CF Dictionary · Discourse & Debate
Appeal to Authority
Arguing that an idea is true because an authority says so. CF rejects this as an [[igc|IGC]] error.
An appeal to authority is arguing that an idea is true (or likely true) because a person of authority says so. "Einstein believed it, so it must be right" is the form.
CF rejects appeals to authority
- Content-based judgment is the CF alternative. Judge the idea, not the source.
- Fallibilism is universal. No authority is infallible.
- authoritarianism is the political version; epistemic appeals to authority are its parent.
- The history is bad. Many "authoritative" claims have been wrong.
What CF allows
- "X is an expert in this area" — descriptive, not an argument.
- "X has written extensively on this" — invites you to read the content.
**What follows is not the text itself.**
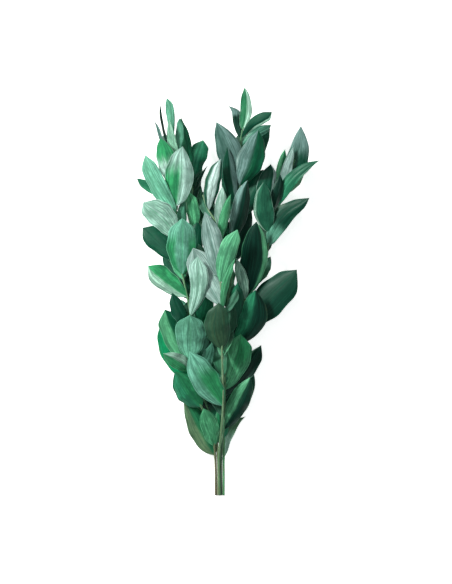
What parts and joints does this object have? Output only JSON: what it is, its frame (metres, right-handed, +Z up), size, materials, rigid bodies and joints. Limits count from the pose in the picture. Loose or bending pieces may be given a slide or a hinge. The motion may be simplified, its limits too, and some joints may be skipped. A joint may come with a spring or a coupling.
{
  "type": "bunch of dried ruscus stems",
  "caption": "Bunch of five dried, preserved green ruscus stems with broad pointed leaves, lying on a surface.",
  "frame": {"origin": "on the surface that the bunch lies on, below the middle of its length and width", "axes": "+Y along the bunch from the cut ends to the leaf tips, +Z up from the surface, +X to the right when the bunch is seen from above with its tips pointing away"},
  "size_m": [0.2722, 0.6143, 0.1123],
  "materials": {
    "foliage_left": "satin, preserved leaf, bright green to mint",
    "foliage_left_rear": "satin, preserved leaf, dark green",
    "foliage_middle_left": "satin, preserved leaf, pale mint to grey-green",
    "foliage_centre": "satin, preserved leaf, grey-teal",
    "foliage_right": "satin, preserved leaf, bottle green"
  },
  "bodies": {
    "root": {"stem_left": "foliage_left", "stem_left_rear": "foliage_left_rear", "stem_middle_left": "foliage_middle_left", "stem_centre": "foliage_centre", "stem_right": "foliage_right"}
  },
  "joints": []
}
- "X argues Y, here's the argument" — argument by content, with attribution.
Common appeals
- "Most scientists agree."
- "The Nobel committee said."
- "The Pope declared."
- "The textbook says."
- "The senior professor said."
All should be replaced with the actual reasoning.
Why CF is so explicit
CF holds that appeals to authority are the default mode of most discourse. People defer to credentials because it's easier than reasoning. CF insists on content-based-judgment because:
- It enables Paths Forward.: Anyone can contribute.
- It reduces bias.: You're evaluating content.
- It democratises knowledge.: Ideas compete on merit.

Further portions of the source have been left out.